Es ist kein Film, der einem ins Bewusstsein ruft, wie toll doch jetzt diese Bilder sind, wie passend der Sound gewählt wurde, und wie gut die Schauspieler und deren Dialoge sind.
Diese Dinge mögen zwar bei Apocalypse Now der Wahrheit entsprechen, jedoch traf dieser Film eher das unterbewusste Innere des Zuschauers.
Man ist beeindruckt von all seinen Facetten und hat das Gefühl, dass die Ebene des Films tiefer liegt als die Reizverarbeitung von Augen und Ohren.
Als kleiner Tipp raten wir allen Interessierten sich auch die Dokumentation Heart of Darkness zum Filmdreh anzuschauen.
Die Doku wurde von der Frau Francis Ford Coppolas gedreht, die während den anstrengenden und chaotischen Arbeiten mit dabei war.

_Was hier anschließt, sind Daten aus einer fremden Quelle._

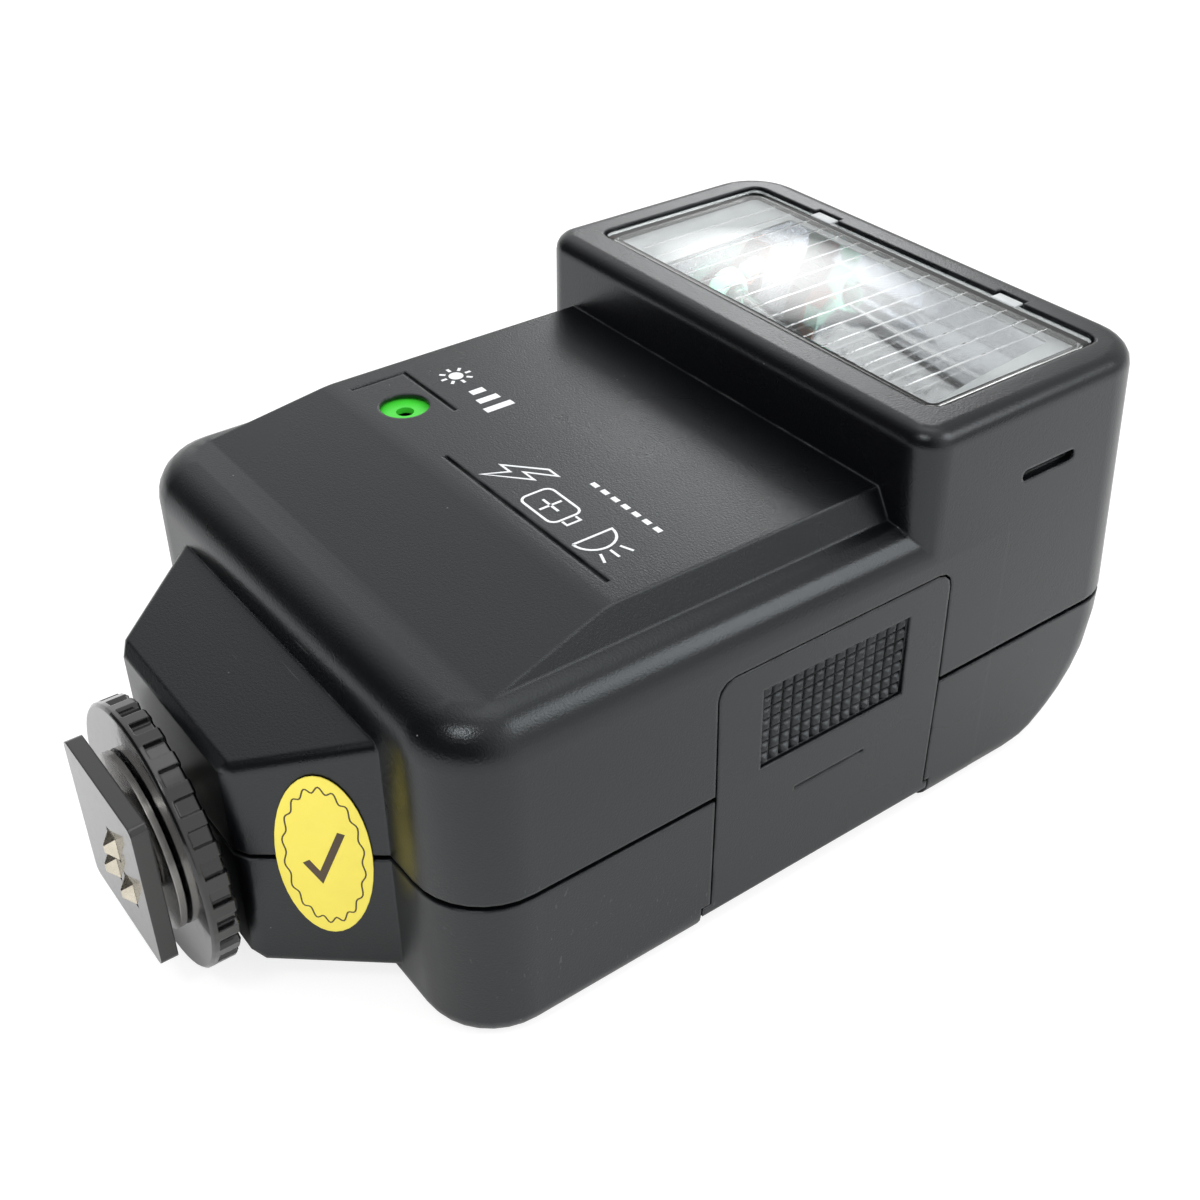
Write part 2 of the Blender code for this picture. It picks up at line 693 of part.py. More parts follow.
# ---- head: window, reflector, tube -------------------------------------------
def window_panel():
    top = HEAD_HEIGHT - WINDOW_DROP
    under = HEAD_HEIGHT - WALL - GAP
    plate = box("window_panel", (-WINDOW_HALF + GAP, WINDOW_NEAR + GAP, under - 0.6),
                (WINDOW_HALF - GAP, WINDOW_FAR - GAP, top), CLEAR, (0, 0, 0), "z", WINDOW_CORNER - GAP)
    flange = box("window_flange", (-WINDOW_HALF - WINDOW_FLANGE, WINDOW_NEAR - WINDOW_FLANGE, under - 1.0),
                 (WINDOW_HALF + WINDOW_FLANGE, WINDOW_FAR + WINDOW_FLANGE, under), None, (0, 0, 0),
                 "z", 5.0)
    join(plate, flange)
    for side in (-1, 1):
        x = side * LUG_OFFSET
        join(plate, box(f"lug_{side}", (x - LUG_HALF, WINDOW_FAR - 1, under - 0.5),
                        (x + LUG_HALF, WINDOW_FAR + LUG_REACH - GAP, top - 0.1)))
    return plate


def trough(name, half, grow, look=None):
    """Parabolic trough prism; grow is the sheet's thickness outside it."""
    rim = HEAD_HEIGHT - WALL - GAP - 1.0 - 0.35
    middle = (REFLECTOR_NEAR + REFLECTOR_FAR) / 2
    reach = (REFLECTOR_FAR - REFLECTOR_NEAR) / 2 + grow
    depth = REFLECTOR_DEPTH + grow
    steps = 12
    rings = []
    for x in (-half, half):
        ring = []
        for i in range(steps + 1):
            t = -1 + 2 * i / steps
            ring.append((x, middle + reach * t, rim - depth * (1 - abs(t) ** 2.4)))
        rise = 1.0 if grow == 0 else 0.0
        ring.append((x, middle + reach, rim + rise + 0.01))
        ring.append((x, middle - reach, rim + rise + 0.01))
        rings.append(ring)
    return loft(name, rings, look)


def reflector():
    half = REFLECTOR_HALF
    bowl = trough("reflector", half + SHEET, SHEET, MIRROR)
    cut(bowl, trough("reflector_inside", half, 0.0))
    bore = rod("tube_bore", (-half - 4, TUBE_Y, TUBE_HEIGHT), (half + 4, TUBE_Y, TUBE_HEIGHT),
               TUBE_RADIUS + GAP, sides=20)
    return cut(bowl, bore)


def flash_tube():
    """Glass tube, its end pins, and the silicone boots over its ends."""
    rod("flash_tube", (-TUBE_HALF, TUBE_Y, TUBE_HEIGHT), (TUBE_HALF, TUBE_Y, TUBE_HEIGHT),
        TUBE_RADIUS, CLEAR, sides=20)
    for side, word in ((-1, "left"), (1, "right")):
        inner = side * (REFLECTOR_HALF + SHEET + 3 * GAP)
        outer = side * (TUBE_HALF + 2.0)
        pin = side * (TUBE_HALF + GAP)
        boot = rod("tube_boot_" + word, (inner, TUBE_Y, TUBE_HEIGHT), (outer, TUBE_Y, TUBE_HEIGHT),
                   BOOT_RADIUS, MINT, sides=20)
        cut(boot, rod("boot_bore_" + word, (inner - side, TUBE_Y, TUBE_HEIGHT),
                      (outer + side, TUBE_Y, TUBE_HEIGHT), TUBE_RADIUS + GAP, sides=20))
        rod("tube_pin_" + word, (pin, TUBE_Y, TUBE_HEIGHT), (pin + side * TUBE_PIN_LENGTH, TUBE_Y, TUBE_HEIGHT),
            TUBE_PIN_RADIUS, STEEL, sides=12)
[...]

Spätestens nach dem Anschauen von Heart of Darkness wird man Apocalypse Now noch mehr zu schätzen wissen, und die filmerische Güte und Qualität noch eindrücklicher verstehen.
Man sieht, dass das Thema Tortur nicht nur in der Geschichte des Films seinen Platz fand, sondern auch bei den Dreharbeiten, bei den Schauspielern und bei den Mitarbeitern.
Fazit:
Definitiv ist Apocalypse Now ein Film, der voll von Interpretationen ist, die jeder einzelne unterschiedlich wahrnimmt.

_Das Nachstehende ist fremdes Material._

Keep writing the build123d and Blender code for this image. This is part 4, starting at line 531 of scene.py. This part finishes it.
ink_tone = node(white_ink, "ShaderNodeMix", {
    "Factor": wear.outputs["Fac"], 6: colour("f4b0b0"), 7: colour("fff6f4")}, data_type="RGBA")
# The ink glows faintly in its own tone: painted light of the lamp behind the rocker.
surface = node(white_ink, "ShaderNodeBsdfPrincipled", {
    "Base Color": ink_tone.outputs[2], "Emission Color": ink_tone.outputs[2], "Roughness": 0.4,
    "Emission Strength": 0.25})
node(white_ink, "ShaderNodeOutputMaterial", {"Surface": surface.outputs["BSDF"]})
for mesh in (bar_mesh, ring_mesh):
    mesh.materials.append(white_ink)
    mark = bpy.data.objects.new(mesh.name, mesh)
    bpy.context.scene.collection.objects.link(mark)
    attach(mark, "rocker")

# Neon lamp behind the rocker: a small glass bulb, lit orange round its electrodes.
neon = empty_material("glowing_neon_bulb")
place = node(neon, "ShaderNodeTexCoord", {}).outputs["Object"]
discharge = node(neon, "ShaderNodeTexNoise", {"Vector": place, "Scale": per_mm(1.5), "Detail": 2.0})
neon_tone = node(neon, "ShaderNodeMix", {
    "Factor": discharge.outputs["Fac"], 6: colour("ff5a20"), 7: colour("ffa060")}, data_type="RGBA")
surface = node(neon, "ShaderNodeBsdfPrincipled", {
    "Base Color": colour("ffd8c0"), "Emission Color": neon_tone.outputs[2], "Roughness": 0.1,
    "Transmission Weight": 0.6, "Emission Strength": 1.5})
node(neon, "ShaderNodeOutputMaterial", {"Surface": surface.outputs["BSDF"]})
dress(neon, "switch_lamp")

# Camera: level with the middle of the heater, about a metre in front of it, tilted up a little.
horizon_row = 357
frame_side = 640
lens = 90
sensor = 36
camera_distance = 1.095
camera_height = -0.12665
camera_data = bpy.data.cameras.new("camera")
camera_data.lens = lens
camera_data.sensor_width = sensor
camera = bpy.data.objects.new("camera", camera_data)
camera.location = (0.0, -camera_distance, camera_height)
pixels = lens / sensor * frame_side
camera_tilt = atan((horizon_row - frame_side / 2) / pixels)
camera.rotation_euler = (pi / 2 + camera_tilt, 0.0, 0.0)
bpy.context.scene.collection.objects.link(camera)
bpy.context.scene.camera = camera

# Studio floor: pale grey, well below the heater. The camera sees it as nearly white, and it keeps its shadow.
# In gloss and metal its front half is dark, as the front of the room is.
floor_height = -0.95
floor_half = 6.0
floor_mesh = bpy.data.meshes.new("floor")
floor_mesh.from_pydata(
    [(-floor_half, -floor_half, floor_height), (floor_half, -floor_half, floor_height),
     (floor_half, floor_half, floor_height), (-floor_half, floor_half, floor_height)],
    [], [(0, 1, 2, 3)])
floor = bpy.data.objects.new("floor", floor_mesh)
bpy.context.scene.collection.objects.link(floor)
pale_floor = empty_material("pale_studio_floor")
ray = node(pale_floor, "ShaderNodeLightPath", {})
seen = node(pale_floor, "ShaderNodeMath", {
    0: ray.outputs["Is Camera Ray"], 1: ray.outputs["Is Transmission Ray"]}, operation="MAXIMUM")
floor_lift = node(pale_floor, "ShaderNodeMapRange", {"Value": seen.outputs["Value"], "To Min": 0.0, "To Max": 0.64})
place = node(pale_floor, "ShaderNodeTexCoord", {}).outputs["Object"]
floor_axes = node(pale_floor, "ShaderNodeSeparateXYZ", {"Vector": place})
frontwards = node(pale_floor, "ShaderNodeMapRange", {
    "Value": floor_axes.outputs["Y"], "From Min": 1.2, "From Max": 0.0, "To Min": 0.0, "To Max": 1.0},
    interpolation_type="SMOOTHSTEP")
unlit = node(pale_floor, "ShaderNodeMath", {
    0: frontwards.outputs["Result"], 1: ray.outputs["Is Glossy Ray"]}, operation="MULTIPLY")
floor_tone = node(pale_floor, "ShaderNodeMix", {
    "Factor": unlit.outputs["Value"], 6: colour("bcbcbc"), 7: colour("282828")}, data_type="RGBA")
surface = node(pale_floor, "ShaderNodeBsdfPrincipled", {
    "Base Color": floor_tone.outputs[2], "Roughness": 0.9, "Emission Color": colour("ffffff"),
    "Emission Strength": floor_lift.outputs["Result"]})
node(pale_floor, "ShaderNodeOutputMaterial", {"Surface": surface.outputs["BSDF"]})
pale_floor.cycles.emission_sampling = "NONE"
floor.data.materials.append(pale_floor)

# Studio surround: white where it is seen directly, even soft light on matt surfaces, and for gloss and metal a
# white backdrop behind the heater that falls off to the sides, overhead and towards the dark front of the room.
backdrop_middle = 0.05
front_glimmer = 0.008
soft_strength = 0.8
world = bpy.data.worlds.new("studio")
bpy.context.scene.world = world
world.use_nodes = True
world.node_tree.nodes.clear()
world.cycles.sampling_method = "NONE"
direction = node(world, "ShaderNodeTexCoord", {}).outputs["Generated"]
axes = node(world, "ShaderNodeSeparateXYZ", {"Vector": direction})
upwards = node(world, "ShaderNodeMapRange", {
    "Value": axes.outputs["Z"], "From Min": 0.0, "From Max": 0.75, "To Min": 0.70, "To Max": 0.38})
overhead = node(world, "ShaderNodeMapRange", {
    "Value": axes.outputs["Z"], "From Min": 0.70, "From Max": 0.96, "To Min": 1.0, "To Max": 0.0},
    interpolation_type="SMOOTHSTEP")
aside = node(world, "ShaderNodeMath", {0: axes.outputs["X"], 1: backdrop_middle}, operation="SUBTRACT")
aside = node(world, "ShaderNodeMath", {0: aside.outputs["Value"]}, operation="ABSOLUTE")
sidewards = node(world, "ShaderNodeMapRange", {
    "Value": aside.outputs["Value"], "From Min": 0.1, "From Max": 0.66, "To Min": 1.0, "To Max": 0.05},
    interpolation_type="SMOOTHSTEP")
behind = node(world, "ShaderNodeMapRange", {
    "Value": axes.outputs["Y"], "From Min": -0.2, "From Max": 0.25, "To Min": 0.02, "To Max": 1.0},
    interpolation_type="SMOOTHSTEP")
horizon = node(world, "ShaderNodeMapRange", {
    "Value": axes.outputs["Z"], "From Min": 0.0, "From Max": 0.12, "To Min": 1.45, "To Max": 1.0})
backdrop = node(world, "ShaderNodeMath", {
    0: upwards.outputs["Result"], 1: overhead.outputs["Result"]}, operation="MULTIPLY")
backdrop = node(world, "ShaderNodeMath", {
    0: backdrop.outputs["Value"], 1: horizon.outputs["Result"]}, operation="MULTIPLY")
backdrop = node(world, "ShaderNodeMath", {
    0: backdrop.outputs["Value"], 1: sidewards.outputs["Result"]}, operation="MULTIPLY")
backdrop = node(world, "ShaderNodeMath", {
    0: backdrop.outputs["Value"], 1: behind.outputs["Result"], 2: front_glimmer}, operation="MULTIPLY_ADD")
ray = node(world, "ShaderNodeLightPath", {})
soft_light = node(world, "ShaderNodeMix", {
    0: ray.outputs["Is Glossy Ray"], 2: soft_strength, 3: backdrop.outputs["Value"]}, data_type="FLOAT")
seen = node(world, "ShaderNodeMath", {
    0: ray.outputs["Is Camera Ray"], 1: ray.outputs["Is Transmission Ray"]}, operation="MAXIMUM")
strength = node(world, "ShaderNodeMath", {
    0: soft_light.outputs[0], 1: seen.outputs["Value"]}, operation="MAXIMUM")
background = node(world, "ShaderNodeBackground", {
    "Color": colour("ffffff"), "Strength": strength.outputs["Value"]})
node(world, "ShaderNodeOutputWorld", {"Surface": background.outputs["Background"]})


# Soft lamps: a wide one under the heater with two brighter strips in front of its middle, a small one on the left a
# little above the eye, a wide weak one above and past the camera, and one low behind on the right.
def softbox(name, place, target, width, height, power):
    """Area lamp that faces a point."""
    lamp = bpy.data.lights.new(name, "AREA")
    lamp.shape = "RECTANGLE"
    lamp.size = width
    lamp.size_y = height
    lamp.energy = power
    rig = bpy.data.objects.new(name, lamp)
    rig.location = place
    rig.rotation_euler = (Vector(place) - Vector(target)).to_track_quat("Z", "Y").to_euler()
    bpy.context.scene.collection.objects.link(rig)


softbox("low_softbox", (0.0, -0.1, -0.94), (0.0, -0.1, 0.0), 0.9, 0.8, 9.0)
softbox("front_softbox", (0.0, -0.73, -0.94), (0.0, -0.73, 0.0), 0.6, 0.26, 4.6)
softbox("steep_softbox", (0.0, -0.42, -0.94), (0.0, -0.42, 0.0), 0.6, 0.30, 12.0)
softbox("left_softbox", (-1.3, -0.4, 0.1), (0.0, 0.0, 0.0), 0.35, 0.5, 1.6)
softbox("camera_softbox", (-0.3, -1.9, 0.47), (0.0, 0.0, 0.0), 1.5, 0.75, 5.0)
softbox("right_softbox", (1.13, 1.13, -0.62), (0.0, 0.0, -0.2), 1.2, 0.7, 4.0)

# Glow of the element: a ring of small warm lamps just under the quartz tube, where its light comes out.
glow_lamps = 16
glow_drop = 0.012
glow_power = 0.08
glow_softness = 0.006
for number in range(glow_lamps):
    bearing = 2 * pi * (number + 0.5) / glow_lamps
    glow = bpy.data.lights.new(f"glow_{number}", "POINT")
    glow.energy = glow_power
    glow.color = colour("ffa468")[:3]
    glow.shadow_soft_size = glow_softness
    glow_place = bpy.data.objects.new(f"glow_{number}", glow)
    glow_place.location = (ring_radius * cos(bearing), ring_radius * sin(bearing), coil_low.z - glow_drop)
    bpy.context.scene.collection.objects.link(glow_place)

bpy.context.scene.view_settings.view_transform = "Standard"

So hat man auf nicht unsubtile Art zwar ein Urteil über Krieg gefällt, aber wie man dieses Urteil auslegt, muss jeder Zuschauer mit sich selbst ausmachen.
Francis Ford Coppola hat ein Werk geschaffen, dass so voll mit Details, Wahnsinn und gar Poesie ist, dass es auf eine ganz persönliche Ebene jeden einzelnen unterschiedlich anspricht.
Sowohl in Story, Kamera, Musik und schauspielerische Leistung überzeugte uns Apocalypse Now von vorne bis hinten und erreicht daher für uns 5 von 5 Sternen.